問われたことで立ち止まって振り返り、そのまま議長の方へと向き直る。彼はいつもと変わらない様子で返した。

「――――どうでもいいです。俺の運命が(・・・・・)これで変わるというのなら賛同しますが」

その答えにならない答えを返し、今度こそクラウは退出していった。

「フム、これはある意味想定外だな――――だが、逆に分かりやすくもある。もうしばらく彼は使えるな……」

議長はそう呟くが、その言葉を聞き取った人は当然一人もいない。無論、議長も誰かに聞いてもらう為に呟いたわけではない。寧ろ、彼からしてみれば一人そう言葉を紡ぐことによって頭の中を整理させるための行動なのだろう。

「平凡の才を持つものでありながら非凡の存在と成している――――しかし、何も特別なことではない。そう、彼は己の才覚を万全にまで持ち上げてきただけの存在だ。故に、枠を超えることのない……いや、決して超えようとしない彼は私にとっては非常に便利な手駒だ」

クラウ・ハーケンの遺伝子に囚われない異質な存在であると、以前はそう思っていた。しかし、確かに新たな技術の発見や新型機の開発に関してはそういった面を見たが、別に遺伝子を超えたわけではないのだ。パイロットとしての技能、技術開発者としての実力、エクステンデットを治療した際の医療技術、それらは総てが高い数値を示したものの、その総てが遺伝子が示す才能を超えてはいなかった(・・・・・・・・・)

「彼の持っているものはどれも限界に至る事によって補ってきた技術ということ――――」

つまり、不可解ではあるが不可能ではない。彼の持つ総てはそういう事なのだ。誰でも才能が無くとも永遠と努力を行えば秀才にはなれる。クラウの持つ実力はまさにその秀才と同じことだといえた。
やはり、ポーンは所詮ポーンでしかなかった。プロモーションを行う事で己を変質させることは出来たのだろう。しかし、それもまたルールの内側に束縛されたものでしかなかったということだ。ポーンが己の枠を超えてキングになる事もなかったし、ルールに存在しない存在になる事もなかった。当たり前ではあるのだが、その当たり前ではない出来事を望んでいた議長としては些か以上に期待外れだったとも言える。
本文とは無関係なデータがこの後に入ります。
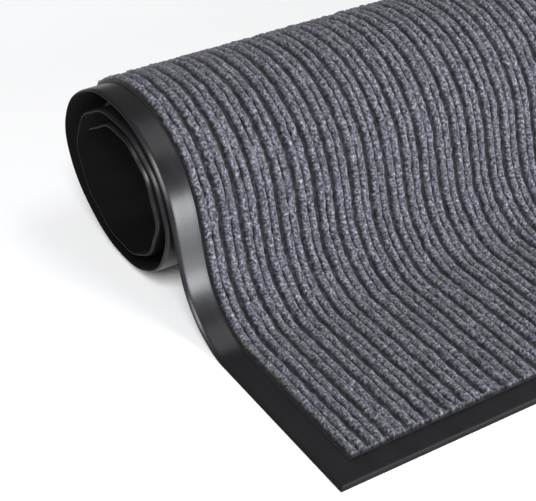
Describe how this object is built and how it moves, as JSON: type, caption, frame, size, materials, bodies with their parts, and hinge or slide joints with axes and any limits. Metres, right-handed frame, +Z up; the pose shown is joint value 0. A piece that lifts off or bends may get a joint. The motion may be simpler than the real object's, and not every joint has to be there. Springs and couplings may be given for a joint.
{
  "type": "door mat",
  "caption": "Rectangular ribbed carpet door mat on a bevelled black PVC backing with a plain border, shown half unrolled: flat at the front, rising over a roll, and able to unroll flat.",
  "frame": {"origin": "on the floor, in the middle of the mat's footprint", "axes": "+X along the mat's width, +Y from the flat front edge towards the roll, +Z up"},
  "size_m": [0.9, 0.3851, 0.1388],
  "materials": {
    "backing_pvc": "semi-gloss moulded PVC",
    "ribbed_carpet": "needled ribbed felt, heathered grey"
  },
  "bodies": {
    "front": {"backing_front": "backing_pvc", "carpet_front": "ribbed_carpet"},
    "strip_01": {"backing_strip_01": "backing_pvc", "carpet_strip_01": "ribbed_carpet"},
    "strip_02": {"backing_strip_02": "backing_pvc", "carpet_strip_02": "ribbed_carpet"},
    "strip_03": {"backing_strip_03": "backing_pvc", "carpet_strip_03": "ribbed_carpet"},
    "strip_04": {"backing_strip_04": "backing_pvc", "carpet_strip_04": "ribbed_carpet"},
    "strip_05": {"backing_strip_05": "backing_pvc", "carpet_strip_05": "ribbed_carpet"},
    "strip_06": {"backing_strip_06": "backing_pvc", "carpet_strip_06": "ribbed_carpet"},
    "strip_07": {"backing_strip_07": "backing_pvc", "carpet_strip_07": "ribbed_carpet"},
    "strip_08": {"backing_strip_08": "backing_pvc", "carpet_strip_08": "ribbed_carpet"},
    "strip_09": {"backing_strip_09": "backing_pvc", "carpet_strip_09": "ribbed_carpet"},
    "strip_10": {"backing_strip_10": "backing_pvc", "carpet_strip_10": "ribbed_carpet"},
    "strip_11": {"backing_strip_11": "backing_pvc", "carpet_strip_11": "ribbed_carpet"},
    "strip_12": {"backing_strip_12": "backing_pvc", "carpet_strip_12": "ribbed_carpet"},
    "strip_13": {"backing_strip_13": "backing_pvc", "carpet_strip_13": "ribbed_carpet"},
    "strip_14": {"backing_strip_14": "backing_pvc", "carpet_strip_14": "ribbed_carpet"},
    "strip_15": {"backing_strip_15": "backing_pvc", "carpet_strip_15": "ribbed_carpet"},
    "strip_16": {"backing_strip_16": "backing_pvc", "carpet_strip_16": "ribbed_carpet"},
    "strip_17": {"backing_strip_17": "backing_pvc", "carpet_strip_17": "ribbed_carpet"},
    "strip_18": {"backing_strip_18": "backing_pvc", "carpet_strip_18": "ribbed_carpet"},
    "strip_19": {"backing_strip_19": "backing_pvc", "carpet_strip_19": "ribbed_carpet"},
    "strip_20": {"backing_strip_20": "backing_pvc", "carpet_strip_20": "ribbed_carpet"},
    "strip_21": {"backing_strip_21": "backing_pvc", "carpet_strip_21": "ribbed_carpet"},
    "strip_22": {"backing_strip_22": "backing_pvc", "carpet_strip_22": "ribbed_carpet"},
    "strip_23": {"backing_strip_23": "backing_pvc", "carpet_strip_23": "ribbed_carpet"},
    "strip_24": {"backing_strip_24": "backing_pvc", "carpet_strip_24": "ribbed_carpet"},
    "strip_25": {"backing_strip_25": "backing_pvc", "carpet_strip_25": "ribbed_carpet"},
    "strip_26": {"backing_strip_26": "backing_pvc", "carpet_strip_26": "ribbed_carpet"},
    "end": {"backing_end": "backing_pvc", "carpet_end": "ribbed_carpet"}
  },
  "joints": [
    {"name": "unroll", "type": "hinge", "parent": "front", "child": "strip_01", "pos_m": [0, -0.04155, 0], "axis": [-1, 0, 0], "range_deg": [0, 24]},
    {"name": "bend_02", "type": "hinge", "parent": "strip_01", "child": "strip_02", "pos_m": [0, -0.01591, 0.01141], "axis": [-1, 0, 0], "range_deg": [0, 24]},
    {"name": "bend_03", "type": "hinge", "parent": "strip_02", "child": "strip_03", "pos_m": [0, 0.00287, 0.03227], "axis": [-1, 0, 0], "range_deg": [0, 24]},
    {"name": "bend_04", "type": "hinge", "parent": "strip_03", "child": "strip_04", "pos_m": [0, 0.02237, 0.0923], "axis": [1, 0, 0], "range_deg": [0, 24]},
    {"name": "bend_05", "type": "hinge", "parent": "strip_04", "child": "strip_05", "pos_m": [0, 0.04564, 0.11814], "axis": [1, 0, 0], "range_deg": [0, 24]},
    {"name": "bend_06", "type": "hinge", "parent": "strip_05", "child": "strip_06", "pos_m": [0, 0.0774, 0.13228], "axis": [1, 0, 0], "range_deg": [0, 24]},
    {"name": "bend_07", "type": "hinge", "parent": "strip_06", "child": "strip_07", "pos_m": [0, 0.12425, 0.13228], "axis": [1, 0, 0], "range_deg": [0, 30]},
    {"name": "bend_08", "type": "hinge", "parent": "strip_07", "child": "strip_08", "pos_m": [0, 0.17083, 0.10538], "axis": [1, 0, 0], "range_deg": [0, 36]},
    {"name": "bend_09", "type": "hinge", "parent": "strip_08", "child": "strip_09", "pos_m": [0, 0.18664, 0.06987], "axis": [1, 0, 0], "range_deg": [0, 48]},
    {"name": "bend_10", "type": "hinge", "parent": "strip_09", "child": "strip_10", "pos_m": [0, 0.17083, 0.03436], "axis": [1, 0, 0], "range_deg": [0, 36]},
    {"name": "bend_11", "type": "hinge", "parent": "strip_10", "child": "strip_11", "pos_m": [0, 0.12425, 0.00747], "axis": [1, 0, 0], "range_deg": [0, 30]},
    {"name": "bend_12", "type": "hinge", "parent": "strip_11", "child": "strip_12", "pos_m": [0, 0.07538, 0.00747], "axis": [1, 0, 0], "range_deg": [0, 30]},
    {"name": "bend_13", "type": "hinge", "parent": "strip_12", "child": "strip_13", "pos_m": [0, 0.04154, 0.027], "axis": [1, 0, 0], "range_deg": [0, 36]},
    {"name": "bend_14", "type": "hinge", "parent": "strip_13", "child": "strip_14", "pos_m": [0, 0.02525, 0.06359], "axis": [1, 0, 0], "range_deg": [0, 48]},
    {"name": "bend_15", "type": "hinge", "parent": "strip_14", "child": "strip_15", "pos_m": [0, 0.04154, 0.10018], "axis": [1, 0, 0], "range_deg": [0, 36]},
    {"name": "bend_16", "type": "hinge", "parent": "strip_15", "child": "strip_16", "pos_m": [0, 0.07538, 0.11972], "axis": [1, 0, 0], "range_deg": [0, 30]},
    {"name": "bend_17", "type": "hinge", "parent": "strip_16", "child": "strip_17", "pos_m": [0, 0.11681, 0.11972], "axis": [1, 0, 0], "range_deg": [0, 30]},
    {"name": "bend_18", "type": "hinge", "parent": "strip_17", "child": "strip_18", "pos_m": [0, 0.15256, 0.09908], "axis": [1, 0, 0], "range_deg": [0, 36]},
    {"name": "bend_19", "type": "hinge", "parent": "strip_18", "child": "strip_19", "pos_m": [0, 0.1661, 0.06866], "axis": [1, 0, 0], "range_deg": [0, 48]},
    {"name": "bend_20", "type": "hinge", "parent": "strip_19", "child": "strip_20", "pos_m": [0, 0.15256, 0.03824], "axis": [1, 0, 0], "range_deg": [0, 36]},
    {"name": "bend_21", "type": "hinge", "parent": "strip_20", "child": "strip_21", "pos_m": [0, 0.11681, 0.0176], "axis": [1, 0, 0], "range_deg": [0, 30]},
    {"name": "bend_22", "type": "hinge", "parent": "strip_21", "child": "strip_22", "pos_m": [0, 0.08071, 0.0176], "axis": [1, 0, 0], "range_deg": [0, 30]},
    {"name": "bend_23", "type": "hinge", "parent": "strip_22", "child": "strip_23", "pos_m": [0, 0.05485, 0.03253], "axis": [1, 0, 0], "range_deg": [0, 36]},
    {"name": "bend_24", "type": "hinge", "parent": "strip_23", "child": "strip_24", "pos_m": [0, 0.04058, 0.06458], "axis": [1, 0, 0], "range_deg": [0, 48]},
    {"name": "bend_25", "type": "hinge", "parent": "strip_24", "child": "strip_25", "pos_m": [0, 0.05485, 0.09663], "axis": [1, 0, 0], "range_deg": [0, 36]},
    {"name": "bend_26", "type": "hinge", "parent": "strip_25", "child": "strip_26", "pos_m": [0, 0.08071, 0.11156], "axis": [1, 0, 0], "range_deg": [0, 30]},
    {"name": "bend_27", "type": "hinge", "parent": "strip_26", "child": "end", "pos_m": [0, 0.10885, 0.11156], "axis": [1, 0, 0], "range_deg": [0, 30]}
  ],
  "couplings": [
    {"joint": "bend_02", "follows": "unroll", "ratio": 1},
    {"joint": "bend_03", "follows": "unroll", "ratio": 1},
    {"joint": "bend_04", "follows": "unroll", "ratio": 1},
    {"joint": "bend_05", "follows": "unroll", "ratio": 1},
    {"joint": "bend_06", "follows": "unroll", "ratio": 1},
    {"joint": "bend_07", "follows": "unroll", "ratio": 1.25},
    {"joint": "bend_08", "follows": "unroll", "ratio": 1.5},
    {"joint": "bend_09", "follows": "unroll", "ratio": 2},
    {"joint": "bend_10", "follows": "unroll", "ratio": 1.5},
    {"joint": "bend_11", "follows": "unroll", "ratio": 1.25},
    {"joint": "bend_12", "follows": "unroll", "ratio": 1.25},
    {"joint": "bend_13", "follows": "unroll", "ratio": 1.5},
    {"joint": "bend_14", "follows": "unroll", "ratio": 2},
    {"joint": "bend_15", "follows": "unroll", "ratio": 1.5},
    {"joint": "bend_16", "follows": "unroll", "ratio": 1.25},
    {"joint": "bend_17", "follows": "unroll", "ratio": 1.25},
    {"joint": "bend_18", "follows": "unroll", "ratio": 1.5},
    {"joint": "bend_19", "follows": "unroll", "ratio": 2},
    {"joint": "bend_20", "follows": "unroll", "ratio": 1.5},
    {"joint": "bend_21", "follows": "unroll", "ratio": 1.25},
    {"joint": "bend_22", "follows": "unroll", "ratio": 1.25},
    {"joint": "bend_23", "follows": "unroll", "ratio": 1.5},
    {"joint": "bend_24", "follows": "unroll", "ratio": 2},
    {"joint": "bend_25", "follows": "unroll", "ratio": 1.5},
    {"joint": "bend_26", "follows": "unroll", "ratio": 1.25},
    {"joint": "bend_27", "follows": "unroll", "ratio": 1.25}
  ]
}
「結局、彼が私の望んだ立場に立つことはないだろうが――――新たな可能性を見出すためのきっかけとなったことは事実だ。そして、彼のおかげで本当の意味で私の望んだ立場に立つ者が現れた。大きな収穫だよ、これは……」

普段と変わらず、彼が笑みを崩すことはない。寧ろ今浮かべている彼の笑みは獲物を狩る狩人の様に鋭いものであった。